Print the listing below from its opening line through the line holding "of thin aluminium.", both ends included.

━━━━━━━━━━━━━━━━━━━━━━━━━━━━━━

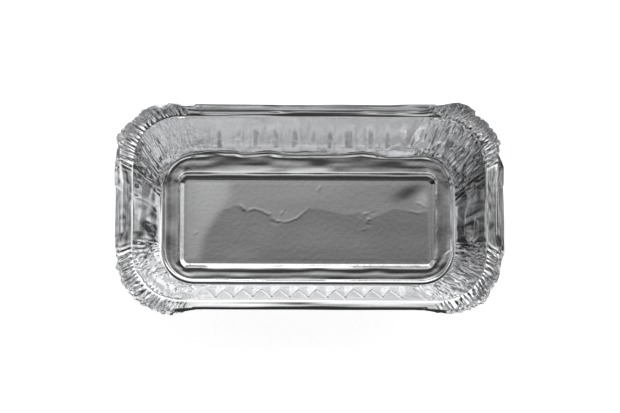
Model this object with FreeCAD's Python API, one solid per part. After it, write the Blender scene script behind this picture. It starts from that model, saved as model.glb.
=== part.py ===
"""An oblong foil tray for hot food, pressed from one sheet of thin aluminium.

Frame: +Z up, +X along the tray, the origin under the middle of the base, on the table.
Lengths are in millimetres. The sheet is one solid of one gauge, folded double at its edge.
It is laid out as a stack of rings, from the top of the lip down the flange, the wall and the
steps of the base to the flat panel in the middle. Each ring is a rounded oblong, and every ring
has the same stations round it, so that neighbouring rings join up facet by facet. Flutes move
the stations of the walls in and out, and pleats move those of the corners out and up.
"""
import FreeCAD
import Part
import math
import os
from FreeCAD import Vector

NODE = "foil_tray"

# Facets count as lying in one plane within this distance.
FLAT = 1e-6

# Driving sizes: alias, value, what it is.
SIZES = [
    ("opening_length", 179.0, "clear length between the walls at the flange"),
    ("opening_width", 94.2, "clear width between the walls at the flange"),
    ("opening_corner", 24.0, "corner radius of the opening"),
    ("tray_depth", 44.0, "table to the top of the flange"),
    ("foil_gauge", 0.08, "thickness of the sheet"),
    ("flange_ends", 4.8, "width of the flat flange along the two short sides"),
    ("flange_sides", 4.1, "width of the flat flange along the two long sides"),
    ("flange_corner", 25.2, "corner radius of the outside of the flange"),
    ("lip_height", 7.0, "upstanding lip above the flange"),
    ("lip_flare_ends", 3.4, "how far the lip leans out on the two short sides"),
    ("lip_flare_sides", 1.1, "how far the lip leans out on the two long sides"),
    ("lip_corner", 21.5, "corner radius of the top of the lip"),
    ("hem_width", 0.3, "thickness of the folded edge"),
    ("hem_drop", 2.2, "how far the folded edge comes back down"),
    ("base_length", 153.6, "length between the feet of the walls"),
    ("base_width", 66.8, "width between the feet of the walls"),
    ("base_corner", 17.8, "corner radius of the foot of the wall"),
    ("foot_height", 1.9, "table to the foot of the wall"),
    ("bead_run", 0.8, "foot of the wall to the crest of the bead inside it"),
    ("bead_rise", 0.6, "how far that bead stands above the foot of the wall"),
    ("bead_slope", 1.6, "crest of the bead down to the flat ring"),
    ("ring_height", 1.0, "table to the flat ring of the base"),
    ("ring_ends", 6.5, "width of the flat ring along the two short sides"),
    ("ring_sides", 5.4, "width of the flat ring along the two long sides"),
    ("crest_run", 1.2, "flat ring up to the crest round the panel"),
    ("crest_rise", 0.5, "how far the crest round the panel stands above the ring"),
    ("crest_corner", 8.0, "corner radius of the crest round the panel"),
    ("panel_slope", 2.5, "crest round the panel down to the panel"),
    ("panel_corner", 3.5, "corner radius of the base panel"),
    ("flutes_long", 11, "flutes in each long wall"),
    ("flutes_short", 3, "flutes in each short wall"),
    ("flute_end_sides", 7.0, "plain wall beyond the last flute of a long side, at the foot"),
    ("flute_end_ends", 1.4, "plain wall beyond the last flute of a short side, at the foot"),
    ("flute_depth", 1.3, "how far a flute is pressed outwards"),
    ("flute_head", 6.0, "flange down to the top of the flutes"),
    ("flute_belly", 17.0, "table to where the flutes are deepest"),
    ("flute_tail", 5.0, "table to the lower end of the flutes"),
    ("flute_fade", 0.35, "share of its depth that a flute keeps at its two ends"),
    ("pleats", 18, "pleats that gather the foil in each corner"),
    ("pleat_height", 0.7, "how far a pleat stands up from the flange"),
    ("pleat_bulge", 0.9, "how far a pleat stands out from the lip"),
    ("pleat_crease", 0.35, "how deep the pleats run on down the corner of the wall"),
]


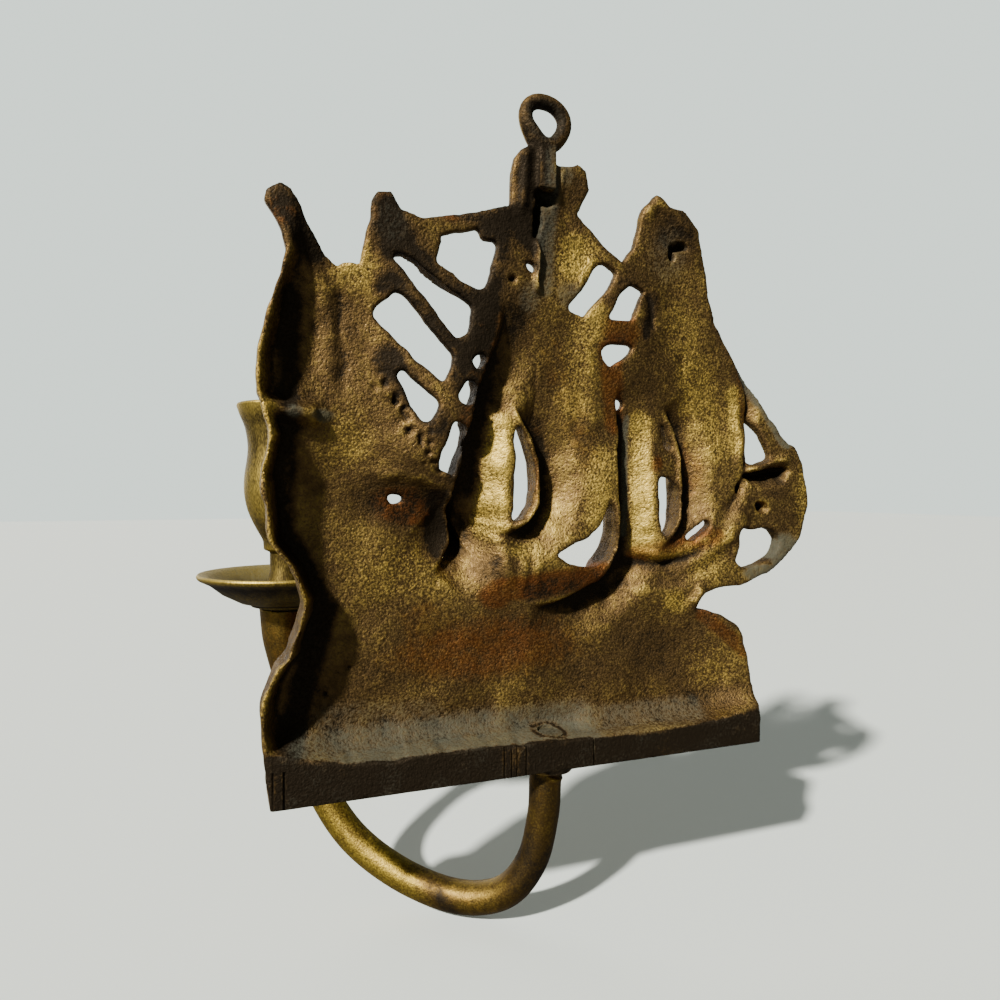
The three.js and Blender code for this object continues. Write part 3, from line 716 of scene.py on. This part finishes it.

━━━━━━━━━━━━━━━━━━━━━━━━━━━━━━

**CORRECT RESPONSE:**
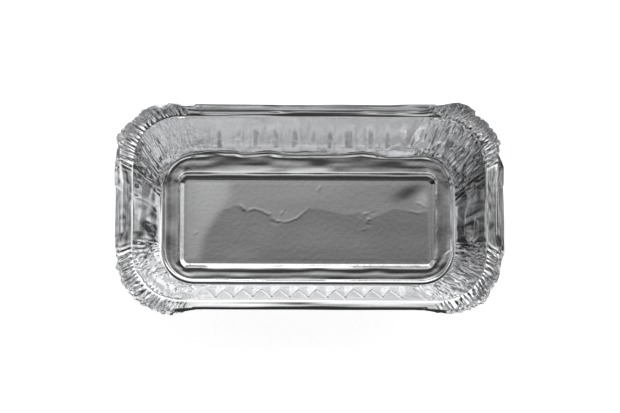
Model this object with FreeCAD's Python API, one solid per part. After it, write the Blender scene script behind this picture. It starts from that model, saved as model.glb.
=== part.py ===
"""An oblong foil tray for hot food, pressed from one sheet of thin aluminium.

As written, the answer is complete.